É quando Eleanor decide que não dá mais para levar a vida do mesmo jeito. Se fosse brasileira, poderia cantarolar um Roberto Carlos: “Daqui pra frente, tudo vai ser diferente…” Mas acaba fazendo o statement que dá título ao livro:

Hoje vai ser diferente. Hoje estarei presente. Hoje vou olhar no fundo dos olhos de todas as pessoas com quem conversar e vou ouvir com atenção. Hoje vou brincar com Timby. (…) Não vou falar sobre dinheiro. Hoje vou buscar a simplicidade. Vou exibir uma expressão relaxada e um sorriso. Hoje vou irradiar calma. Hoje vou dar o melhor de mim, vou ser a pessoa que sou capaz de ser.

É uma virada que aconteceu na própria vida da autora, que não esconde a proximidade entre suas protagonistas e si mesma. Maria Semple já disse em entrevistas que, se em Cadê você, Bernadette? ela trabalhou com uma versão idealizada de si, em Hoje vai ser diferente quis explorar a versão realista. “Eu carrego muita culpa por ter sido neurótica na frente da minha filha. Metade das falas de Timby são frases que minha filha disse para mim. A personagem não é má ou sarcástica, ela apenas é verdadeira”, disse a autora ao jornal The Guardian, quando o livro foi lançado nos Estados Unidos.

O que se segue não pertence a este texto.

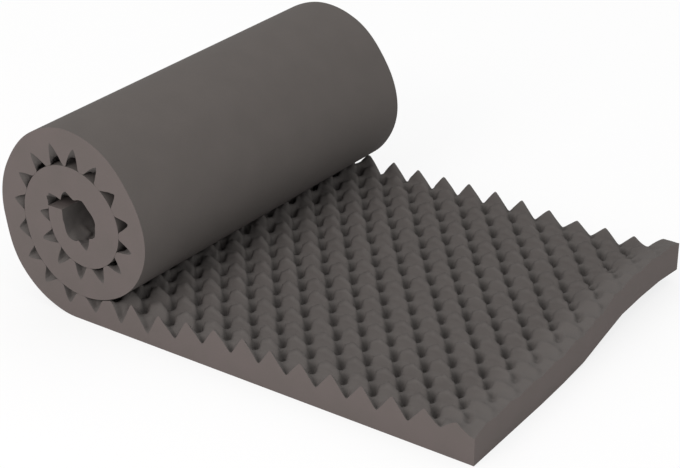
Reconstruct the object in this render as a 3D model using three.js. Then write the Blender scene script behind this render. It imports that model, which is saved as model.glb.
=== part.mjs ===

Para contar a história da animadora de meia-idade Eleanor Flood — que será vivida por Julia Roberts na série da HBO inspirada no livro —, a autora usa um recurso clássico de narrativa: a ação toda se passa em apenas um dia. Assim como acontece em Ulisses, de James Joyce, e na já citada Mrs. Dalloway, de Virginia Woolf.

No caso de Hoje vai ser diferente, no entanto, a solução de contar as 24 horas na vida de uma personagem do universo pop americano ajuda a acomodar, sem muitos sobressaltos, a colagem de referências que  enriquecem a  trama. E que vão muito além da poesia moderna de Lowell e Bishop, incluindo outros clássicos como as canções do Radiohead, os bordões dos Simpsons, o traço de Robert Crumb ou o clima indie de Daniel Clowes.

 

Mariana Filgueiras é jornalista cultural e mestranda em Literatura na Universidade Federal Fluminense (UFF).